In a constrained system, output is determined by three things β€” and only three:

  • The constraint's available capacity β€” what it can actually produce, accounting for setup, maintenance, rework, and idle time
  • Whether the constraint is starved β€” upstream disruptions that prevent work from reaching it on time
  • Whether the constraint is wasted β€” doing work it should not do, processing rework, waiting for missing information or materials

Everything else β€” supervisor skill, maintenance records, defect reduction β€” matters only if it affects one of these three. If it does not touch the constraint, it does not touch output.

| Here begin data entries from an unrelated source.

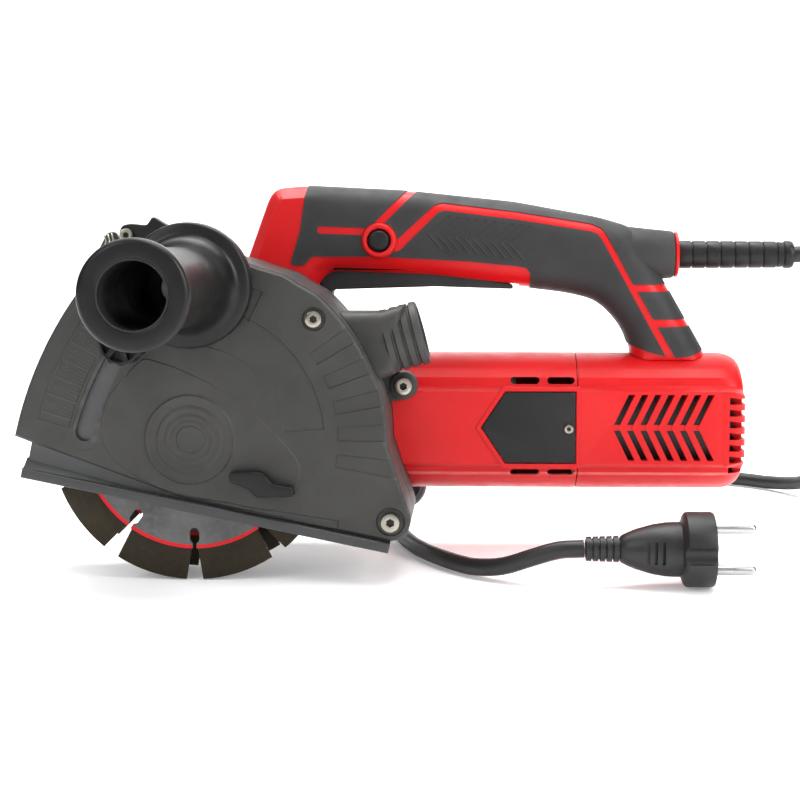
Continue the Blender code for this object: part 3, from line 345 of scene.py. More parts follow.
def round_wire(name, points, radius, resolution):
    """A curve object along points, round in section."""
    line = bpy.data.curves.new(name, "CURVE")
    line.dimensions = "3D"
    line.bevel_depth = radius
    line.bevel_resolution = resolution
    line.use_fill_caps = True
    spline = line.splines.new("POLY")
    spline.points.add(len(points) - 1)
    for knot, point in zip(spline.points, points):
        knot.co = (*point, 1.0)
    return placed(name, line)


def evaluated(obj):
    """The mesh of a working object with its modifiers done; the object goes."""
    bpy.context.view_layer.update()
    graph = bpy.context.evaluated_depsgraph_get()
    mesh = bpy.data.meshes.new_from_object(obj.evaluated_get(graph))
    bpy.data.objects.remove(obj)
    return mesh


def shaped(base, cuts=(), joins=()):
    """A mesh joined with and cut by others."""
    body = placed("work", base)
    tools = []
    for tool, how in [(tool, "UNION") for tool in joins] + [(tool, "DIFFERENCE") for tool in cuts]:
        tools.append(placed("tool", tool))
        change = body.modifiers.new(how, "BOOLEAN")
        change.operation = how
        change.solver = "EXACT"
        change.object = tools[-1]
    mesh = evaluated(body)
    for tool in tools:
        bpy.data.objects.remove(tool)
    return mesh


def joined(*meshes):
    """Several meshes as one, left overlapping."""
    work = bmesh.new()
    for mesh in meshes:
        work.from_mesh(mesh)
    whole = bpy.data.meshes.new("work")
    work.to_mesh(whole)
    work.free()
    return whole


def add(name, body, slot, nodes, *parts, angle=32):
    """A finished piece from (mesh, material) parts drawn in machine millimetres."""
    whole = bmesh.new()
    finishes = []
    for mesh, finish in parts:
        if finish not in finishes:
            finishes.append(finish)
        first = len(whole.faces)
        whole.from_mesh(mesh)
        whole.faces.ensure_lookup_table()
        for face in whole.faces[first:]:
            face.material_index = finishes.index(finish)
    mesh = bpy.data.meshes.new(name)
    whole.to_mesh(mesh)
    whole.free()
    mesh.transform(TO_FRAME)
    for finish in finishes:
        mesh.materials.append(finish)
    mesh.shade_smooth()
    mesh.set_sharp_from_angle(angle=math.radians(angle))
    piece = placed(name, mesh)
    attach(piece, body)
    if nodes:
        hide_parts(*nodes)
    return piece


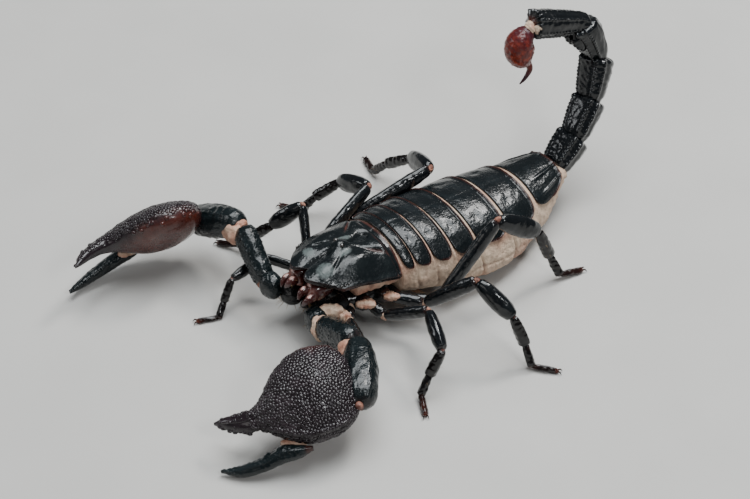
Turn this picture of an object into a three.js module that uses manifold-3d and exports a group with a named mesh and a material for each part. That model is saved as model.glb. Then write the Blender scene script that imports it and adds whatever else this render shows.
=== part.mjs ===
// Emperor scorpion, adult, life size, standing with its sting curled forward over the back.
// Millimetres, +Z up. The head points along -Y, the animal's left is +X, the floor is z = 0.
import * as THREE from 'three';
import { mergeVertices } from 'three/addons/utils/BufferGeometryUtils.js';
import Module from 'manifold-3d';

const wasm = await Module();
wasm.setup();

// ---------------------------------------------------------------- driving dimensions

const GAP = 0.3;                     // clearance between neighbouring solids
const LEFT = 1;
const RIGHT = -1;

// Prosoma (head shield)
const SHIELD_LENGTH = 20.5;          // front notch to rear margin, on the midline
const SHIELD_LOBE = 3.4;             // how far the two front lobes pass the notch
const SHIELD_HALF_WIDTH = 12.4;      // at the rear
const SHIELD_TOP = 22.2;             // height of the rear margin above the floor
const SHIELD_WALL = 1.0;
const EYE_RADIUS = 0.55;
const EYE_CLEARANCE = 0.2;

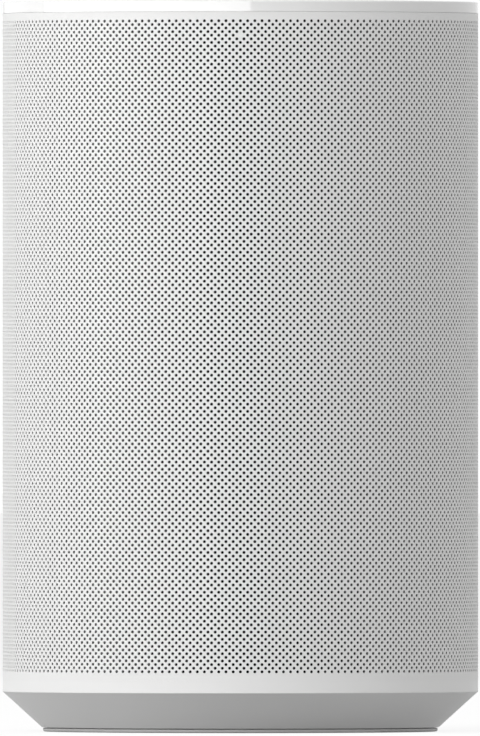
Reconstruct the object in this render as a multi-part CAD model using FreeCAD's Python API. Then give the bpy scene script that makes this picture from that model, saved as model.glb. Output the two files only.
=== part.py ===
import FreeCAD, Part

import math
import os

# A mains-powered smart speaker for a shelf: an upright body of rounded plan with a perforated steel
# grille wrapped round it, a moulded cap on top and a chamfered base. The origin is the centre of the
# foot's underside. +Z is up, -Y is the front of the speaker and +X is to the right as seen from there.
# All sizes are in millimetres.

V = FreeCAD.Vector
X = V(1, 0, 0)
Y = V(0, 1, 0)
Z = V(0, 0, 1)

# Overall size. The plan is two half circles joined by short straight sides.
BODY_WIDTH = 119.0
BODY_DEPTH = 130.5
BODY_HEIGHT = 182.5
END_RADIUS = BODY_WIDTH / 2
REAR_FACE = BODY_DEPTH / 2
FRONT_FACE = -REAR_FACE
END_CENTRE = REAR_FACE - END_RADIUS

# Gaps between pieces.
SEAM = 0.2
CURVED_GAP = 0.3
MOVING_GAP = 0.2
FIT = 0.05
SCREW_CLEARANCE = 0.2

# Foot and base.
FOOT_THICKNESS = 0.8
FOOT_GROOVE = 0.3
FOOT_INSET = 10.1
FOOT_NECK_STEP = 1.2
FOOT_SEAT_DEPTH = 1.2
FOOT_EDGE_RADIUS = 0.5
BASE_BOTTOM = FOOT_THICKNESS + FOOT_GROOVE
BASE_INSET = 9.8
CHAMFER_TOP = 10.0
CHAMFER_EDGE_RADIUS = 0.3
BASE_TOP = 12.7
BASE_WALL = 2.5
BASE_FLOOR = BASE_BOTTOM + FOOT_SEAT_DEPTH

# Threaded inserts that take a stand or a wall bracket.
INSERT_SPACING = 44.0
INSERT_LENGTH = 9.0
INSERT_RADIUS = 3.5
INSERT_THREAD_RADIUS = 2.1
INSERT_BOSS_RADIUS = 6.0
INSERT_BOSS_END = 1.0

# Case screws, M3 with a pan head.
SCREW_RADIUS = 1.5
SCREW_HEAD_RADIUS = 2.9
SCREW_HEAD_HEIGHT = 1.9
SCREW_BOSS_RADIUS = 4.5
BASE_SCREW_X = 38.0
BASE_SCREW_Y = 15.0
BASE_SCREW_LENGTH = 14.0

# Grille and the cage that carries it, up to the cap.
CAP_HEIGHT = 2.8
CAP_SKIRT = 1.4
CAP_BOTTOM = BODY_HEIGHT - CAP_HEIGHT
GRILLE_SHEET = 0.5
GRILLE_RETURN = 4.0
CAGE_WALL = 2.2
CAGE_INSET = GRILLE_SHEET + CURVED_GAP
CAGE_TOP = CAP_BOTTOM - CAP_SKIRT - CURVED_GAP
CAGE_RIM = 5.0
CAGE_RIB = 5.0
CAGE_ROWS = 4
CAGE_WINDOW_PITCH = 22.5
CAGE_FLANGE = 9.0

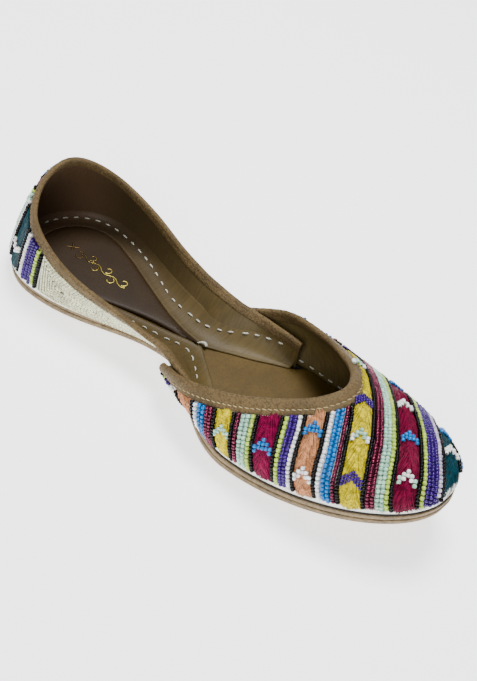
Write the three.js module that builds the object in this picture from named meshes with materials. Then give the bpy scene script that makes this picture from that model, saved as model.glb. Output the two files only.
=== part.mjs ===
// Mojari shoe, for the right foot: a flat leather sole, a two-piece upper and their bindings.
// Millimetres. +X runs to the toe, +Y to the inner side of the foot, +Z up; the sole stands on z = 0.
import * as THREE from 'three';

// ---- Driving sizes ----
const LENGTH = 255;
const OUTSOLE = 2.6;
const MIDSOLE = 2.4;
const INSOLE = 2.0;
const SOCK = 2.0;
const WALL = 2.0;
const BINDING = 2.5;
const BINDING_PROUD = 0.2;
const VAMP_BINDING_WIDTH = 6.6;
const QUARTER_BINDING_WIDTH = 5.6;
const GAP = 0.3;
const SEAM_GAP = 0.7;
const FOOT_GAP = 0.4;

// Middle of the finished shoe's box, measured from the footprint's own axes; it becomes the origin.
const BOX_MIDDLE = { x: -0.6, y: 1.96 };

// The toe curls up along a power curve and leans to the inner side.
const TOE_SPRING = 23.6;
const SPRING_START = 35;
const SPRING_POWER = 1.7;
const TOE_BEND = 5.6;

// Where the upper's foot meets the sole: half widths at three stations on each side, with the
// reach of the curve before and after each of them.
const FOOTPRINT = {
  outer: [
    { name: 'heel', x: -98, half: 32.1, before: 16.3, after: 32 },
    { name: 'waist', x: -21, half: 9.5, before: 27, after: 17 },
    { name: 'ball', x: 41, half: 39.6, before: 27, after: 44 },
  ],
  inner: [
    { name: 'heel', x: -98, half: 32.1, before: 16.3, after: 32 },
    { name: 'waist', x: -24, half: 13.5, before: 26, after: 10 },
    { name: 'ball', x: 39, half: 38, before: 39, after: 45 },
  ],
};
const HEEL_REACH = 17.7;
const TOE_REACH = { x: 2, y: 25.5 };

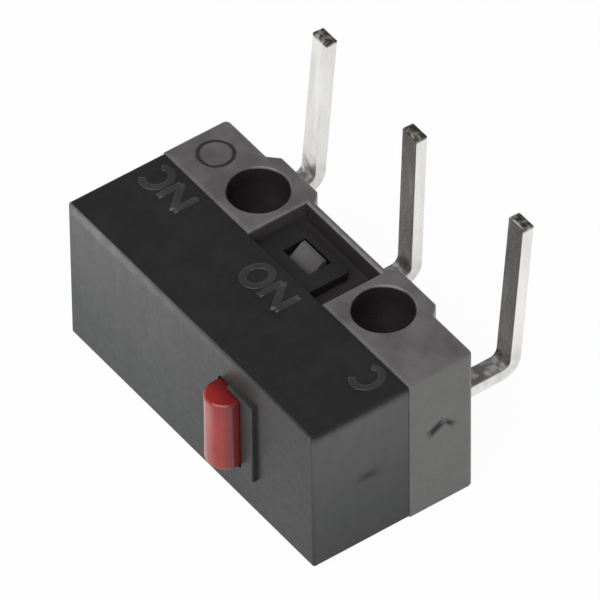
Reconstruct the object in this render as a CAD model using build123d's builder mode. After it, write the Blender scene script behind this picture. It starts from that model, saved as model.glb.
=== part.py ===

What Leadership Must Do Differently

Good people are necessary. But good people inside a badly managed system produce less than average people in a well-managed one. The most important thing a production leader can do is identify the constraint, protect it, and make sure everything else feeds it reliably β€” not drive utilization at every resource.

This also means changing what gets measured and rewarded. A non-constraint running at 75% utilization to feed the constraint correctly is performing exactly as it should. If the measurement system penalizes that, no amount of leadership talk about managing the system will hold. The measurement system will win. It always does.

This Week's Action

Walk your operation and ask: where does WIP accumulate consistently? That is your constraint, or close to it. Then ask: what percentage of the constraint's available time is actually producing throughput β€” not setup, not rework, not waiting? Most plants find 20-30% of constraint capacity is consumed by non-throughput activities. That is recoverable without hiring anyone, buying anything, or asking your team to work harder. Start there.